:: Your objective ::
Quote exactly the lines between the line containing "base = FreeCAD.Vector(0, 0, height)" and the line containing "obj.parent = empty", counting those two lines as part of the range. Leave the rest out.

:: Dataset excerpt ::
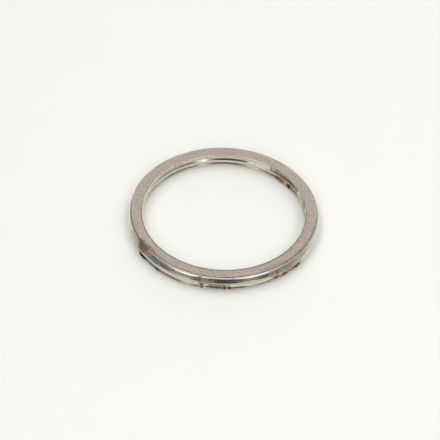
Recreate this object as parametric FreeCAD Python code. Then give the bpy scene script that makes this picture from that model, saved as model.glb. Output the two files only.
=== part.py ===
import FreeCAD, Part
import os

# Spiral-wound exhaust gasket. A corrugated stainless strip is wound edge-up into a
# ring together with a strip of soft filler. The first and last turns are plain metal,
# pressed ply on ply. The filler stands proud of the metal at both faces and is rolled
# flat over the strip's edges there.
#
# The origin is the centre of the bottom face and +Z is the axis of the ring.
# All sizes are millimetres and degrees.

# Ring
bore_diameter = 38.0
strip_start_angle = 5.0
strip_end_angle = 211.0

# Metal strip
strip_thickness = 0.25
strip_height = 3.3
inner_plain_turns = 3
outer_plain_turns = 4

# Filler
filler_thickness = 1.19
filler_turns = 1
filler_tip_angle = 55.0
face_proud = 0.10
face_inner_setback = 0.20
face_outer_setback = 0.50

# Corrugation: depths are taken down from the strip's upper edge, reaches outward
# from its straight upper edge. The lower edge flares outward again.
upper_edge_height = 0.12
upper_ridge_depth = 1.15
upper_ridge_reach = 0.60
valley_depth = 1.85
valley_reach = 0.20
lower_ridge_depth = 2.40
lower_ridge_reach = 0.30
lower_edge_height = 0.50
lower_edge_reach = 0.22


def corrugation():
    """Section line of the strip, top to bottom, as (reach, height) pairs."""
    top = face_proud + strip_height
    return [
        (0.0, top),
        (0.0, top - upper_edge_height),
        (upper_ridge_reach, top - upper_ridge_depth),
        (valley_reach, top - valley_depth),
        (lower_ridge_reach, top - lower_ridge_depth),
        (0.0, face_proud + lower_edge_height),
        (lower_edge_reach, face_proud),
    ]


def half_turns():
    """Number of half turns of the strip. The last one is cut off short."""
    return 2 * (inner_plain_turns + filler_turns - 1 + outer_plain_turns) - 1


def crossings():
    """Radius of the strip's inner side each time the winding crosses the start plane.

    There are two crossings a turn. Between two of them the strip follows one arc,
    centred off the axis by half of what the radius grows, so all arcs join smoothly.
    """
    radii = [bore_diameter / 2, (bore_diameter + strip_thickness) / 2]
    for index in range(half_turns() - 1):
        radii.append(radii[index] + strip_thickness + gap(index))
    return radii


def gap(index):
    """Room for filler between a ply and the next one out, at a crossing."""
    first = 2 * inner_plain_turns - 2
    return filler_thickness if first <= index < first + 2 * filler_turns else 0.0


def last_sweep():
    """Angle of the last, cut-off half turn."""
    return (strip_start_angle - strip_end_angle) % 180.0


def band(side, starts, ends, first_angle, last_angle):
    """Corrugated band in one half turn, between an inner and an outer arc.

    side is 0 for the half turn that begins at +X and 1 for the one that begins at -X.
    starts and ends are the band's inner and outer radius where the half turn begins
    and where it ends.
    """
    outer = core(side, starts[1], ends[1], first_angle, last_angle)
    return outer.cut(core(side, starts[0], ends[0], 0.0, 360.0))


def core(side, start_radius, end_radius, first_angle, last_angle):
    """Solid inside the corrugated surface of one half turn, clockwise from its start."""
    radius = (start_radius + end_radius) / 2
    sign = 1 if side == 0 else -1
    centre = FreeCAD.Vector(sign * (start_radius - end_radius) / 2, 0, 0)
    line = [centre + FreeCAD.Vector(sign * (radius + r), 0, z) for r, z in corrugation()]
    axis_ends = [FreeCAD.Vector(centre.x, 0, p.z) for p in (line[-1], line[0])]
    face = Part.Face(Part.makePolygon(line + axis_ends + line[:1]))
    up = FreeCAD.Vector(0, 0, 1)
    face.rotate(centre, up, -first_angle)
    return face.revolve(centre, up, first_angle - last_angle)


def winding_strip():
    radii = crossings()
    plies = []
    for index in range(half_turns()):
        starts, ends = [(r, r + strip_thickness) for r in radii[index:index + 2]]
        last_angle = last_sweep() if index == half_turns() - 1 else 180.0
        plies.append(band(index % 2, starts, ends, 0.0, last_angle))
    return plies[0].multiFuse(plies[1:] + pinches()).removeSplitter()


def pinches():
    """Metal where two plies stay closed on each other, short of the filler's two tips."""
    radii = crossings()
    opening = 2 * inner_plain_turns - 3
    closing = opening + 2 * filler_turns
    starts, ends = [
        [(radii[k], radii[k + 2] + strip_thickness) for k in (index, index + 1)]
        for index in (opening, closing)
    ]
    return [
        band(opening % 2, *starts, 0.0, filler_tip_angle),
        band(closing % 2, *ends, 180.0 - filler_tip_angle, 180.0),
    ]


def filler_strip():
    radii = crossings()
    layers = [rolled_face(0.0), rolled_face(face_proud + strip_height)]
    for index in range(half_turns() - 2):
        if gap(index) or gap(index + 1):
            starts, ends = [
                (radii[k] + strip_thickness, radii[k + 2]) for k in (index, index + 1)
            ]
            first_angle = 0.0 if gap(index) else filler_tip_angle
            last_angle = 180.0 if gap(index + 1) else 180.0 - filler_tip_angle
            layers.append(band(index % 2, starts, ends, first_angle, last_angle))
    return layers[0].multiFuse(layers[1:]).removeSplitter()


def rolled_face(height):
    """Flat ring of filler that is rolled out over the strip's edges."""
    inner = bore_diameter / 2 + face_inner_setback
    outer = crossings()[-1] + strip_thickness - face_outer_setback
    base = FreeCAD.Vector(0, 0, height)
    disc = Part.makeCylinder(outer, face_proud, base)
    return disc.cut(Part.makeCylinder(inner, face_proud, base))


def export(shape, name):
    shape.rotate(FreeCAD.Vector(0, 0, 0), FreeCAD.Vector(0, 0, 1), strip_start_angle)
    shape.exportStep(os.path.join("parts", name + ".step"))


os.makedirs("parts", exist_ok=True)
export(winding_strip(), "winding_strip")
export(filler_strip(), "filler_strip")
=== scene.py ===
import bpy
import math
from mathutils import Matrix, Vector, noise


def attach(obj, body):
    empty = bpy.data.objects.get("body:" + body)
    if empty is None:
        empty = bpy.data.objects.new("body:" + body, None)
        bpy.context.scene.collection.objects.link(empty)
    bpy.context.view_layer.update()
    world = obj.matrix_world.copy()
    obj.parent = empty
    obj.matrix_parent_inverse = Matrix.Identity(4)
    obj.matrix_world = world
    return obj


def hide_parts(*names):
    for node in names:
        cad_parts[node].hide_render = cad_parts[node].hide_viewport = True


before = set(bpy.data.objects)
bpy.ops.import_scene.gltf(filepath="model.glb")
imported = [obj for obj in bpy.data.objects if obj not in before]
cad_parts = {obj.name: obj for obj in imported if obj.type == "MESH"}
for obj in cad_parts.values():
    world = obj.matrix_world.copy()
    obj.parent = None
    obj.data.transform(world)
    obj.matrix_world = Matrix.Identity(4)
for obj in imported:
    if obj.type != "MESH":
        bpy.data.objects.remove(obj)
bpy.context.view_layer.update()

# Spiral-wound exhaust gasket lying flat on a pale studio table.
# Sizes are millimetres and degrees. Azimuths are seen from above: 0 is to the right and
# 270 towards the camera.
MM = 0.001

# Metal strip, wound clockwise outward from its start, and the filler between its plies
BORE_RADIUS = 19.0
RIM_RADIUS = 22.05
STRIP_START = 5.0
STRIP_END = 211.0
STRIP_THICKNESS = 0.25
INNER_PLAIN_TURNS = 3
OUTER_PLAIN_TURNS = 4
FILLER_THICKNESS = 1.19
FILLER_TURNS = 1
FILLER_TIP = 55.0

HALF_TURNS = 2 * (INNER_PLAIN_TURNS + FILLER_TURNS - 1 + OUTER_PLAIN_TURNS) - 1
SWEEP = 180.0 * (HALF_TURNS - 1) + (STRIP_START - STRIP_END) % 180.0

# Section lines of the strip from its top edge down, as (reach, height): as wound, the open
# side of the first turn and the open side of the last turn
CORRUGATION = [
    (0.00, 3.40),
    (0.00, 3.28),
    (0.60, 2.25),
    (0.20, 1.55),
    (0.30, 1.00),
    (0.00, 0.60),
    (0.22, 0.10),
]
BORE_SIDE = [
    (0.00, 3.40),
    (0.00, 3.28),
    (0.56, 2.14),
    (0.25, 1.56),
    (0.33, 0.96),
    (0.02, 0.56),
    (0.02, 0.05),
]
RIM_SIDE = [
    (-0.14, 3.40),
    (0.04, 3.22),
    (0.62, 2.38),
    (0.20, 1.60),
    (0.28, 1.08),
    (0.00, 0.74),
    (0.24, 0.38),
    (0.27, 0.10),
]
STRIP_TOP = CORRUGATION[0][1]
INSIDE, EDGE, OUTSIDE = -1, 0, 1

# Bends of the strip. A bend takes at most this share of the straight run beside it.
BEND_RADIUS = 0.24
LONGEST_BEND = 0.48

# Cut edges of the strip: the rounding, where its outer corner has points, in radians, and
# how far in its inner corner has one, as a share of the rounding
EDGE_ROUNDING = 0.06
EDGE_TURNS = (0.0, 0.5, 1.1, math.pi / 2)
EDGE_CORNER = 0.3

# Fineness of the meshes across the strip and along it, where a ply shows and where not
OPEN_BEND_STEPS = 4
OPEN_SPACING = 0.13
OPEN_STEP = 0.45
HIDDEN_BEND_STEPS = 2
HIDDEN_STEP = 1.0
WEB_STEP = 2.0
SMOOTHED_ANGLE = 50.0

# The first and the last turn are fine ribbons that go on a little under their neighbours.
# A hair of air between plies and between ribbons keeps each mesh closed.
OVERLAP = 8.0
PLY_GAP = 0.004
RIBBON_GAP = 0.05

# Rolled faces. On the far side they spread further out and are drawn back from the bore.
FACE_TOP = 3.5
FACE_PROUD = 0.10
FACE_INNER_RADIUS = 19.20
FACE_OUTER_RADIUS = 21.58
FACE_SPREAD = 0.28
FACE_DRAW = 0.08
FACE_COUNT = 900
FACE_WIDTH_STEPS = 30
FACE_DEPTH = 0.014
BORDER_ROUNDING = 0.06
BORDER_INSET = 0.04
BORDER_LEAN = 0.01
BORDER_WIDTH = 0.15
BORDER_DROP = 0.02
# Painted shade at the outer border of each face, as a share taken off its colour
BORDER_PAINTED_SHADE = 0.62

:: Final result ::
    base = FreeCAD.Vector(0, 0, height)
    disc = Part.makeCylinder(outer, face_proud, base)
    return disc.cut(Part.makeCylinder(inner, face_proud, base))


def export(shape, name):
    shape.rotate(FreeCAD.Vector(0, 0, 0), FreeCAD.Vector(0, 0, 1), strip_start_angle)
    shape.exportStep(os.path.join("parts", name + ".step"))


os.makedirs("parts", exist_ok=True)
export(winding_strip(), "winding_strip")
export(filler_strip(), "filler_strip")
=== scene.py ===
import bpy
import math
from mathutils import Matrix, Vector, noise


def attach(obj, body):
    empty = bpy.data.objects.get("body:" + body)
    if empty is None:
        empty = bpy.data.objects.new("body:" + body, None)
        bpy.context.scene.collection.objects.link(empty)
    bpy.context.view_layer.update()
    world = obj.matrix_world.copy()
    obj.parent = empty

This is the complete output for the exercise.